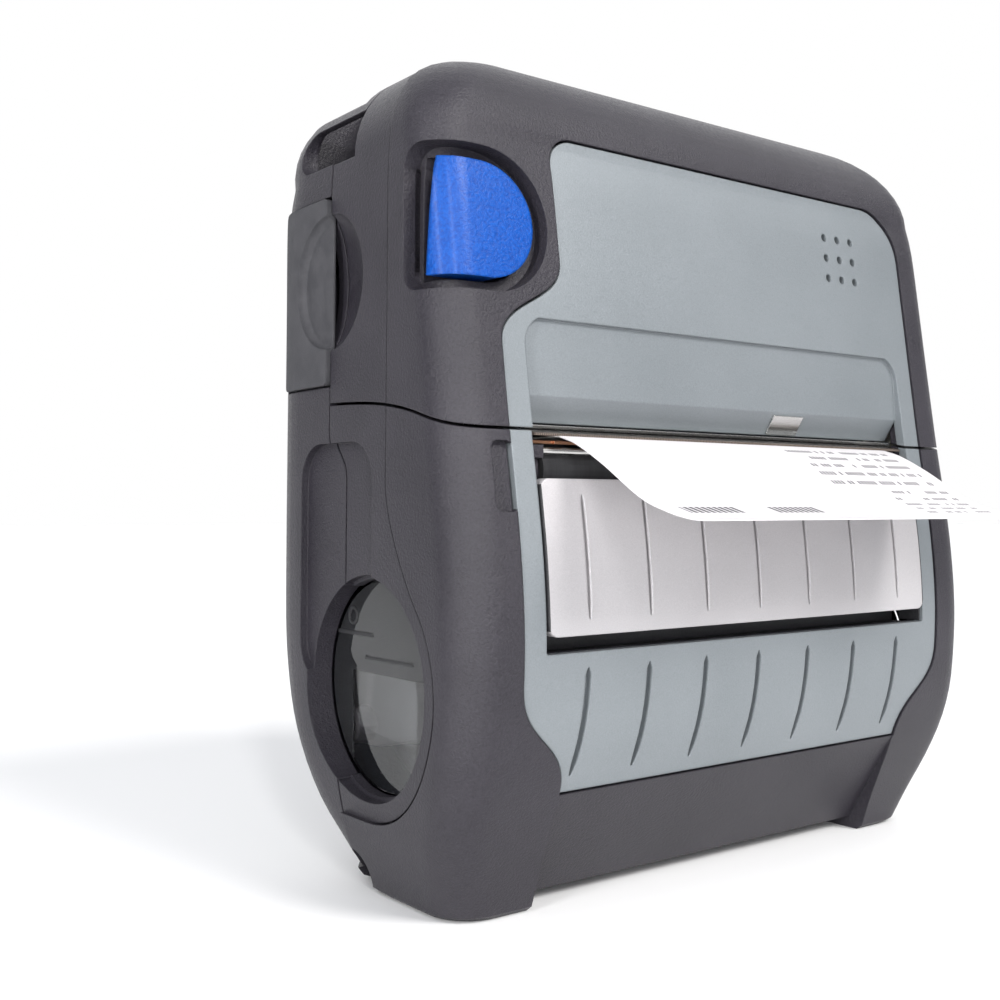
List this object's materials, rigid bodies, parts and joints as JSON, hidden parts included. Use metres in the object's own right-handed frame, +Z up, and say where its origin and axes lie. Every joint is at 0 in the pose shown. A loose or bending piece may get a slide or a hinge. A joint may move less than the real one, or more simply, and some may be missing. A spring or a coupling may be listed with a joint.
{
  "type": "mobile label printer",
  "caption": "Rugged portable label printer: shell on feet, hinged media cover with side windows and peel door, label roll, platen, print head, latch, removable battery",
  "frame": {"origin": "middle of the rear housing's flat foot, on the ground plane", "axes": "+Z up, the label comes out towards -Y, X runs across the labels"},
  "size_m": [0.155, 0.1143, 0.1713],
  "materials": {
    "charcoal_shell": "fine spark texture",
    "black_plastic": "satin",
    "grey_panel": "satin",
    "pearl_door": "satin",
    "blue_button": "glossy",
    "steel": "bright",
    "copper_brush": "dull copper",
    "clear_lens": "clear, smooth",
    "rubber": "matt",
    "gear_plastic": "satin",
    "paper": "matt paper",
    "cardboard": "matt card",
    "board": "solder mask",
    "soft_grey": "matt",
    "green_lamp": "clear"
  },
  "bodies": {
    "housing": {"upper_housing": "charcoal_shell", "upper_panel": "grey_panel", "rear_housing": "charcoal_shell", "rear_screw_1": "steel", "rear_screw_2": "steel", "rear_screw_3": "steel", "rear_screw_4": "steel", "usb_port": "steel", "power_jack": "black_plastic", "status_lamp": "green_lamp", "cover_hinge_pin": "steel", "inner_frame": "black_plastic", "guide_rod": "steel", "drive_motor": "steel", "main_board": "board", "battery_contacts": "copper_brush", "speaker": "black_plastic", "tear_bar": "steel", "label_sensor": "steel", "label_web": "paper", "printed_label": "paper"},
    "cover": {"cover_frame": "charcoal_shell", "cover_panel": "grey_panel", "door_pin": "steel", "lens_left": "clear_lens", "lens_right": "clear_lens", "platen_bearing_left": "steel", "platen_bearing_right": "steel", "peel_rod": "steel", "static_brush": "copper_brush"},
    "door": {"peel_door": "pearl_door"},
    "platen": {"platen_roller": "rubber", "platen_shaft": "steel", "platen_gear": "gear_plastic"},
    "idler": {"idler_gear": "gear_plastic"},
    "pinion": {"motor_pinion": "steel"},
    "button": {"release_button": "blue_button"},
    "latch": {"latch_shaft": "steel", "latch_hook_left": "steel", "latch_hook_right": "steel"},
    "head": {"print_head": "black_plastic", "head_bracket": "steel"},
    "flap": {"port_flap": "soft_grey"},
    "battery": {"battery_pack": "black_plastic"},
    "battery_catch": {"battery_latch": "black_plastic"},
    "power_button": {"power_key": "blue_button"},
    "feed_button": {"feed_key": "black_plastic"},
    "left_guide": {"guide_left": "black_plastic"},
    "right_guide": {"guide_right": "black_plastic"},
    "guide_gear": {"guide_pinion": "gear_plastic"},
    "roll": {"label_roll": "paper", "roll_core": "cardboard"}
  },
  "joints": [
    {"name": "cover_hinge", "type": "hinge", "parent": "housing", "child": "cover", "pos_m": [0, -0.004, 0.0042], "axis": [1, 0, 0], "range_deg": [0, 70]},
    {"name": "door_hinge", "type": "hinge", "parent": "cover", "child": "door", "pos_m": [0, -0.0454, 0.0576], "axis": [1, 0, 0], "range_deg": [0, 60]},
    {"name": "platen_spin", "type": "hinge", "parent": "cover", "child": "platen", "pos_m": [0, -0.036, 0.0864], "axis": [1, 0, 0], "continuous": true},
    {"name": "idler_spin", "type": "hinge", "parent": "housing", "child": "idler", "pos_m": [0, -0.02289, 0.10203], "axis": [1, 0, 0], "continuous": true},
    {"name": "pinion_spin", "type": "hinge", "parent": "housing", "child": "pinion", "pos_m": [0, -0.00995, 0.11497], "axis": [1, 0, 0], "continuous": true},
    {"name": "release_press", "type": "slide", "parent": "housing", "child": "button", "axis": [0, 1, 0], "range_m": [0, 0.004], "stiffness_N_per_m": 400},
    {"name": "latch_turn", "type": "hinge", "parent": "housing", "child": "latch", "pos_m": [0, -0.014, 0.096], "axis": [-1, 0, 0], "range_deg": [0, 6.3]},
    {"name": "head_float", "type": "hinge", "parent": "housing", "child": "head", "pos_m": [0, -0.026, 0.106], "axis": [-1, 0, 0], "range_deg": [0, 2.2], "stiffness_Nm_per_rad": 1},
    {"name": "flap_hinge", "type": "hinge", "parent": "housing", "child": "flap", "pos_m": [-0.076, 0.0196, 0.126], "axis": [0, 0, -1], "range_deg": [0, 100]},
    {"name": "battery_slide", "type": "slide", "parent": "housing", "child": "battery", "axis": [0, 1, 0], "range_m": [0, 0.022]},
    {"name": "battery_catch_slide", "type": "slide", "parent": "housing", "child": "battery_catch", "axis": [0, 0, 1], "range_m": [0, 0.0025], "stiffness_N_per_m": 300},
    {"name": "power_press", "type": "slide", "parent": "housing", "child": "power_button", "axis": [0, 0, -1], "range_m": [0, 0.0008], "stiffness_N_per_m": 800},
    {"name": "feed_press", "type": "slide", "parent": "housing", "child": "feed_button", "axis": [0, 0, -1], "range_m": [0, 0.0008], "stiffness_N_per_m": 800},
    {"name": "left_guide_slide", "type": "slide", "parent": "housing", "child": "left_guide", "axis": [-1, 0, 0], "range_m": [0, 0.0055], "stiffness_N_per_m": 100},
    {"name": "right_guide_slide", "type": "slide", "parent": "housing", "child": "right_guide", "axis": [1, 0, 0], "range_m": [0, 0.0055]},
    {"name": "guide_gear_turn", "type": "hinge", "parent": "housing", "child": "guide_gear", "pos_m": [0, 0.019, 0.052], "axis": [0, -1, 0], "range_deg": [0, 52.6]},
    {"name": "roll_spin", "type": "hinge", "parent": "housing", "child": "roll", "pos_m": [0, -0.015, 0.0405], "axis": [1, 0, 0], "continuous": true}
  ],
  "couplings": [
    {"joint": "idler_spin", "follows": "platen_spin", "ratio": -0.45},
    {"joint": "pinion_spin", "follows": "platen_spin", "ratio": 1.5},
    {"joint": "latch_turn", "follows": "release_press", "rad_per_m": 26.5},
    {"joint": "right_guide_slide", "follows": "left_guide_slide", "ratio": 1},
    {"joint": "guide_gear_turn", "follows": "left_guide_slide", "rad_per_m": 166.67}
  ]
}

### Exercise
Restate the whole listing exactly, leaving out nothing.

### The result
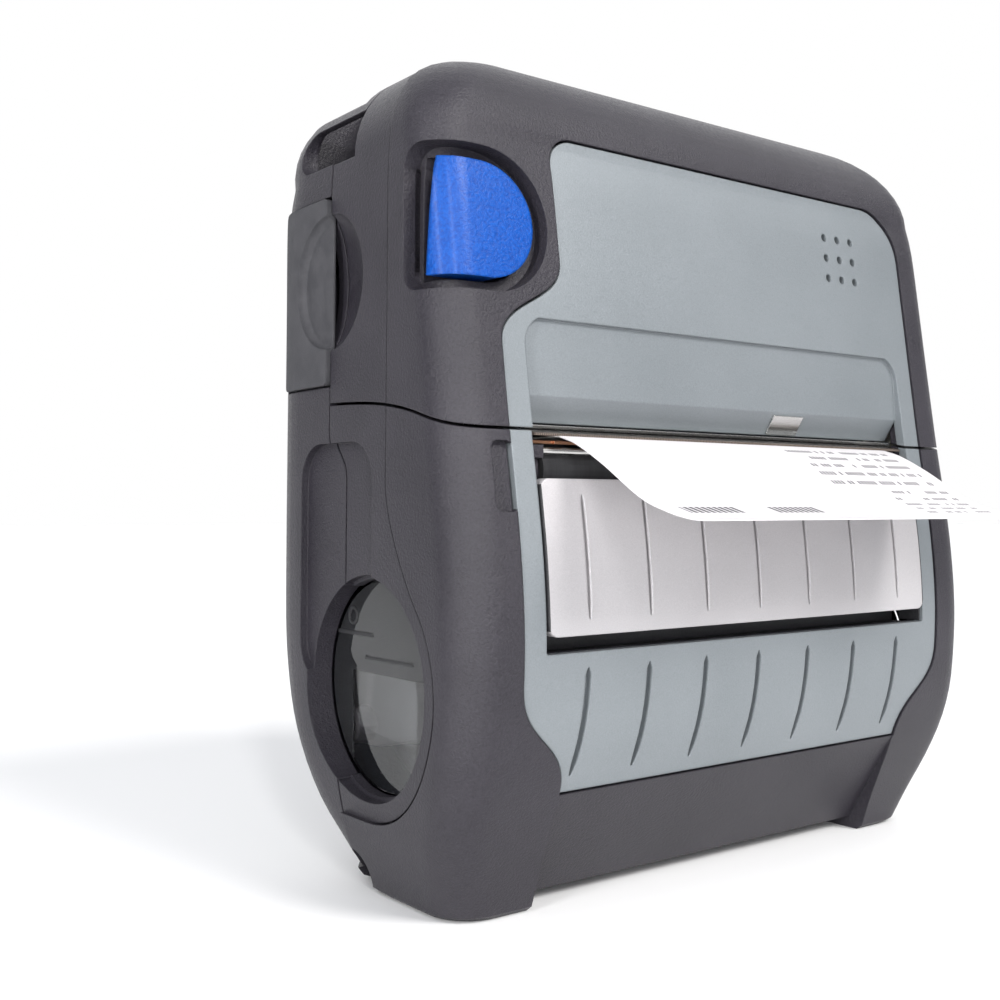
List this object's materials, rigid bodies, parts and joints as JSON, hidden parts included. Use metres in the object's own right-handed frame, +Z up, and say where its origin and axes lie. Every joint is at 0 in the pose shown. A loose or bending piece may get a slide or a hinge. A joint may move less than the real one, or more simply, and some may be missing. A spring or a coupling may be listed with a joint.
{
  "type": "mobile label printer",
  "caption": "Rugged portable label printer: shell on feet, hinged media cover with side windows and peel door, label roll, platen, print head, latch, removable battery",
  "frame": {"origin": "middle of the rear housing's flat foot, on the ground plane", "axes": "+Z up, the label comes out towards -Y, X runs across the labels"},
  "size_m": [0.155, 0.1143, 0.1713],
  "materials": {
    "charcoal_shell": "fine spark texture",
    "black_plastic": "satin",
    "grey_panel": "satin",
    "pearl_door": "satin",
    "blue_button": "glossy",
    "steel": "bright",
    "copper_brush": "dull copper",
    "clear_lens": "clear, smooth",
    "rubber": "matt",
    "gear_plastic": "satin",
    "paper": "matt paper",
    "cardboard": "matt card",
    "board": "solder mask",
    "soft_grey": "matt",
    "green_lamp": "clear"
  },
  "bodies": {
    "housing": {"upper_housing": "charcoal_shell", "upper_panel": "grey_panel", "rear_housing": "charcoal_shell", "rear_screw_1": "steel", "rear_screw_2": "steel", "rear_screw_3": "steel", "rear_screw_4": "steel", "usb_port": "steel", "power_jack": "black_plastic", "status_lamp": "green_lamp", "cover_hinge_pin": "steel", "inner_frame": "black_plastic", "guide_rod": "steel", "drive_motor": "steel", "main_board": "board", "battery_contacts": "copper_brush", "speaker": "black_plastic", "tear_bar": "steel", "label_sensor": "steel", "label_web": "paper", "printed_label": "paper"},
    "cover": {"cover_frame": "charcoal_shell", "cover_panel": "grey_panel", "door_pin": "steel", "lens_left": "clear_lens", "lens_right": "clear_lens", "platen_bearing_left": "steel", "platen_bearing_right": "steel", "peel_rod": "steel", "static_brush": "copper_brush"},
    "door": {"peel_door": "pearl_door"},
    "platen": {"platen_roller": "rubber", "platen_shaft": "steel", "platen_gear": "gear_plastic"},
    "idler": {"idler_gear": "gear_plastic"},
    "pinion": {"motor_pinion": "steel"},
    "button": {"release_button": "blue_button"},
    "latch": {"latch_shaft": "steel", "latch_hook_left": "steel", "latch_hook_right": "steel"},
    "head": {"print_head": "black_plastic", "head_bracket": "steel"},
    "flap": {"port_flap": "soft_grey"},
    "battery": {"battery_pack": "black_plastic"},
    "battery_catch": {"battery_latch": "black_plastic"},
    "power_button": {"power_key": "blue_button"},
    "feed_button": {"feed_key": "black_plastic"},
    "left_guide": {"guide_left": "black_plastic"},
    "right_guide": {"guide_right": "black_plastic"},
    "guide_gear": {"guide_pinion": "gear_plastic"},
    "roll": {"label_roll": "paper", "roll_core": "cardboard"}
  },
  "joints": [
    {"name": "cover_hinge", "type": "hinge", "parent": "housing", "child": "cover", "pos_m": [0, -0.004, 0.0042], "axis": [1, 0, 0], "range_deg": [0, 70]},
    {"name": "door_hinge", "type": "hinge", "parent": "cover", "child": "door", "pos_m": [0, -0.0454, 0.0576], "axis": [1, 0, 0], "range_deg": [0, 60]},
    {"name": "platen_spin", "type": "hinge", "parent": "cover", "child": "platen", "pos_m": [0, -0.036, 0.0864], "axis": [1, 0, 0], "continuous": true},
    {"name": "idler_spin", "type": "hinge", "parent": "housing", "child": "idler", "pos_m": [0, -0.02289, 0.10203], "axis": [1, 0, 0], "continuous": true},
    {"name": "pinion_spin", "type": "hinge", "parent": "housing", "child": "pinion", "pos_m": [0, -0.00995, 0.11497], "axis": [1, 0, 0], "continuous": true},
    {"name": "release_press", "type": "slide", "parent": "housing", "child": "button", "axis": [0, 1, 0], "range_m": [0, 0.004], "stiffness_N_per_m": 400},
    {"name": "latch_turn", "type": "hinge", "parent": "housing", "child": "latch", "pos_m": [0, -0.014, 0.096], "axis": [-1, 0, 0], "range_deg": [0, 6.3]},
    {"name": "head_float", "type": "hinge", "parent": "housing", "child": "head", "pos_m": [0, -0.026, 0.106], "axis": [-1, 0, 0], "range_deg": [0, 2.2], "stiffness_Nm_per_rad": 1},
    {"name": "flap_hinge", "type": "hinge", "parent": "housing", "child": "flap", "pos_m": [-0.076, 0.0196, 0.126], "axis": [0, 0, -1], "range_deg": [0, 100]},
    {"name": "battery_slide", "type": "slide", "parent": "housing", "child": "battery", "axis": [0, 1, 0], "range_m": [0, 0.022]},
    {"name": "battery_catch_slide", "type": "slide", "parent": "housing", "child": "battery_catch", "axis": [0, 0, 1], "range_m": [0, 0.0025], "stiffness_N_per_m": 300},
    {"name": "power_press", "type": "slide", "parent": "housing", "child": "power_button", "axis": [0, 0, -1], "range_m": [0, 0.0008], "stiffness_N_per_m": 800},
    {"name": "feed_press", "type": "slide", "parent": "housing", "child": "feed_button", "axis": [0, 0, -1], "range_m": [0, 0.0008], "stiffness_N_per_m": 800},
    {"name": "left_guide_slide", "type": "slide", "parent": "housing", "child": "left_guide", "axis": [-1, 0, 0], "range_m": [0, 0.0055], "stiffness_N_per_m": 100},
    {"name": "right_guide_slide", "type": "slide", "parent": "housing", "child": "right_guide", "axis": [1, 0, 0], "range_m": [0, 0.0055]},
    {"name": "guide_gear_turn", "type": "hinge", "parent": "housing", "child": "guide_gear", "pos_m": [0, 0.019, 0.052], "axis": [0, -1, 0], "range_deg": [0, 52.6]},
    {"name": "roll_spin", "type": "hinge", "parent": "housing", "child": "roll", "pos_m": [0, -0.015, 0.0405], "axis": [1, 0, 0], "continuous": true}
  ],
  "couplings": [
    {"joint": "idler_spin", "follows": "platen_spin", "ratio": -0.45},
    {"joint": "pinion_spin", "follows": "platen_spin", "ratio": 1.5},
    {"joint": "latch_turn", "follows": "release_press", "rad_per_m": 26.5},
    {"joint": "right_guide_slide", "follows": "left_guide_slide", "ratio": 1},
    {"joint": "guide_gear_turn", "follows": "left_guide_slide", "rad_per_m": 166.67}
  ]
}